With legislative maneuvering designed to punish and deprive the least fortunate among us -- working people at the lower end of the American economy and their children -- the Republicans don't seem to be upholding the caring Christian ideals often proclaimed by the President. They're pushing down wages, snatching away tax credits and food stamps, slashing Medicaid and children's health insurance, and removing bankruptcy protections from families that suffer medical catastrophes. But they're extending tax cuts on dividends and capital gains, and making sure that those bankruptcy laws still protect the richest deadbeats.
In short, they are stealing bread from the mouths of the poor and stuffing cake into the maws of the wealthy.

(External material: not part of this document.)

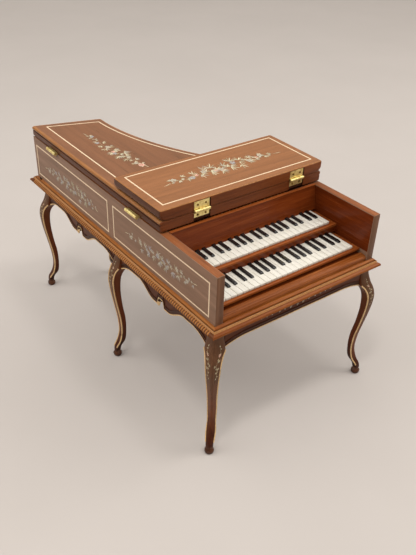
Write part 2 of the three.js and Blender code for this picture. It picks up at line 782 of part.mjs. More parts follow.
// Lengths of barrel for the fixed leaf (both ends) and the moving leaf (the middle).
function knuckles(centre, width) {
  const half = width / 2;
  const third = width / 6;
  const play = 0.08;
  return {
    ends: [[centre - half, centre - third - play], [centre + third + play, centre + half]],
    middle: [[centre - third, centre + third]],
  };
}

function makeFlapHinge(side, x) {
  const half = FRONT_HINGE_WIDTH / 2;
  const { ends, middle } = knuckles(x, FRONT_HINGE_WIDTH);
  const face = LID_FRONT_Y;
  const args = ["x", FLAP_AXIS_Y, SEAM_Z, KNUCKLE_RADIUS];
  const tuck = KNUCKLE_RADIUS * 0.55;
  const upper = box(x - half, x + half, face, face + LEAF, SEAM_Z + tuck, SEAM_Z + 3.7);
  const upperNeck = box(middle[0][0], middle[0][1], FLAP_AXIS_Y, face + LEAF, SEAM_Z + 0.1, SEAM_Z + 0.9);
  const lower = box(x - half, x + half, face, face + LEAF, SEAM_Z - 2.7, SEAM_Z - tuck);
  const lowerNecks = ends.map(([a, b]) => box(a, b, FLAP_AXIS_Y, face + LEAF, SEAM_Z - 0.9, SEAM_Z - 0.1));
  const room = (list) => list.map(([a, b]) =>
    rod("x", a - 0.1, b + 0.1, FLAP_AXIS_Y, SEAM_Z, KNUCKLE_RADIUS + 0.15));
  const upperPlate = joined(cut(upper, ...room(ends)), upperNeck);
  const lowerPlate = joined(cut(lower, ...room(middle)), ...lowerNecks);
  add(`flap_hinge_${side}_flap_leaf`, hingeLeaf(...args, upperPlate, middle), brass);
  add(`flap_hinge_${side}_lid_leaf`, hingeLeaf(...args, lowerPlate, ends), brass);
  const pin = rod("x", x - half - 0.15, x + half + 0.15, FLAP_AXIS_Y, SEAM_Z, KNUCKLE_RADIUS * 0.46, 12);
  add(`flap_hinge_${side}_pin`, pin, brass);
}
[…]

The bankruptcy "reform" currently pending in the Senate, for instance, would compound the misery of Americans already ruined by enormous medical expenses, which is what drives most filers to seek legal protection. The sponsors of this punitive act, which will further inflate the profits of credit-card companies, rejected every amendment to discourage deceptive and extortionate lending practices, as well as every amendment to soften the impact on destitute veterans and others whose misfortune might ordinarily stir feelings of compassion.
Yet while the sponsors claimed that their only purpose was to stop "abuse" of bankruptcy laws, their bill will still allow every grifter to lawyer up and sequester his pelf in an "asset protection trust," an investment vehicle that limits legal liability, often by using offshore bank accounts. The clever rich will thus be exempt from the same laws that will be used from now on to denude poorer people. (At least a dozen Democrats also have signed their disgraced names onto this billion-dollar gift certificate for the credit industry.)
Those poorer people won't be seeing any increase in their pitiful wages any time soon, either, thanks to the Senate Republicans. Voting almost uniformly along party lines, the majority killed what would have been the first increase in the federal minimum wage since 1998. A recent poll showed that more than four out of five Americans favor this measure, evidently because they cherish the quaint notion that people who work for a living should be able to feed and shelter their children.